CORRESP 1 filename1.htm

 

 

January 11, 2024

 

VIA EDGAR

 

U.S. Securities and Exchange Commission

Division of Corporation Finance

100 F. Street, N.E.

Washington, D.C. 20549

 

Attn: Irene Barberena-Meissner
  Laura Nicholson
Yong Kim
Gus Rodriguez

 

  Re: CDT Environmental Technology Investment Holdings Limited
    Amendment No. 12 to Registration Statement on Form F-1
    Filed December 20, 2023
    File No. 333-252127

 

Ladies and Gentlemen:

 

CDT Environmental Technology Investment Holdings Limited (the “Company”), hereby provides the following information in response to the comments received from the staff (the “Staff”) of the U.S. Securities and Exchange Commission (the “Commission”) on January 8, 2024 with respect to the above-referenced filing.

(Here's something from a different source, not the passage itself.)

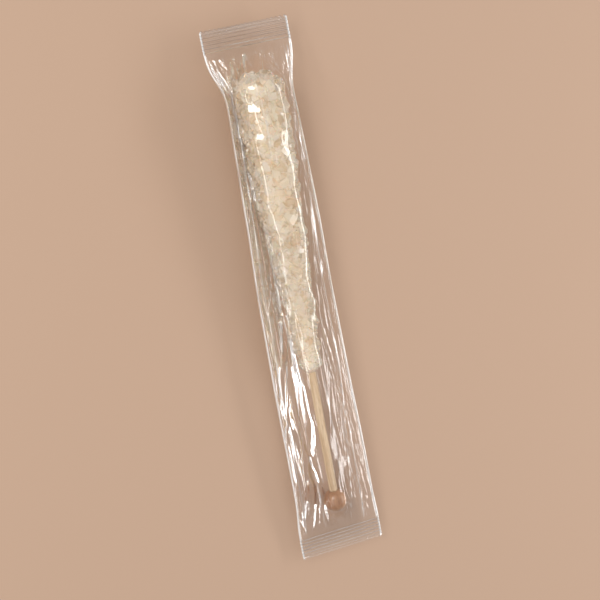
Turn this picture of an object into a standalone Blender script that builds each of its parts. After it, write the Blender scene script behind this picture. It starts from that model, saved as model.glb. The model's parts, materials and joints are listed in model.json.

The Company’s responses below are preceded by a reproduction of the corresponding comments from the Staff in bold.

 

If the Staff would like hard copies of Amendment No. 13 to the Registration Statement on Form F-1 (the “Registration Statement”) as filed with the Commission on the date hereof, marked against Amendment No. 12 to the Registration Statement on Form F-1 as filed with the Commission on December 20, 2023, please so advise and we would be happy to provide such copies. All page number references contained in the Company’s responses below correspond to the page numbers in the Registration Statement. Any capitalized terms used herein but not defined herein shall have the meanings given to them in the Registration Statement.

 

Amendment No. 12 to Registration Statement on Form F-1

 

1. Please provide updated compensation disclosure for the last full financial year. Please   also update the Related Party Transactions section that begins on page 87. Refer to Items   6.B and 7.B of Form 20-F.

 

Company Response: The Company acknowledges the Staff’s comment and has revised the disclosure on pages 86 and 87 of the Registration Statement accordingly. The Company has confirmed that there are no available updates to the Related Party Transactions section as of the date of the Registration Statement.

 

2. We note your disclosure in your prospectus regarding advice of your PRC legal counsel   regarding permissions, consents and approvals, including your disclosure on your   prospectus cover page and your disclosure on page 24. Please file such counsel’s consent   as an exhibit to the registration statement.

 

Company Response: The consent of the Company’s PRC legal counsel, Beijing Dacheng Law Offices, LLP (Fuzhou), has been filed as Exhibit 23.4 to the Registration Statement.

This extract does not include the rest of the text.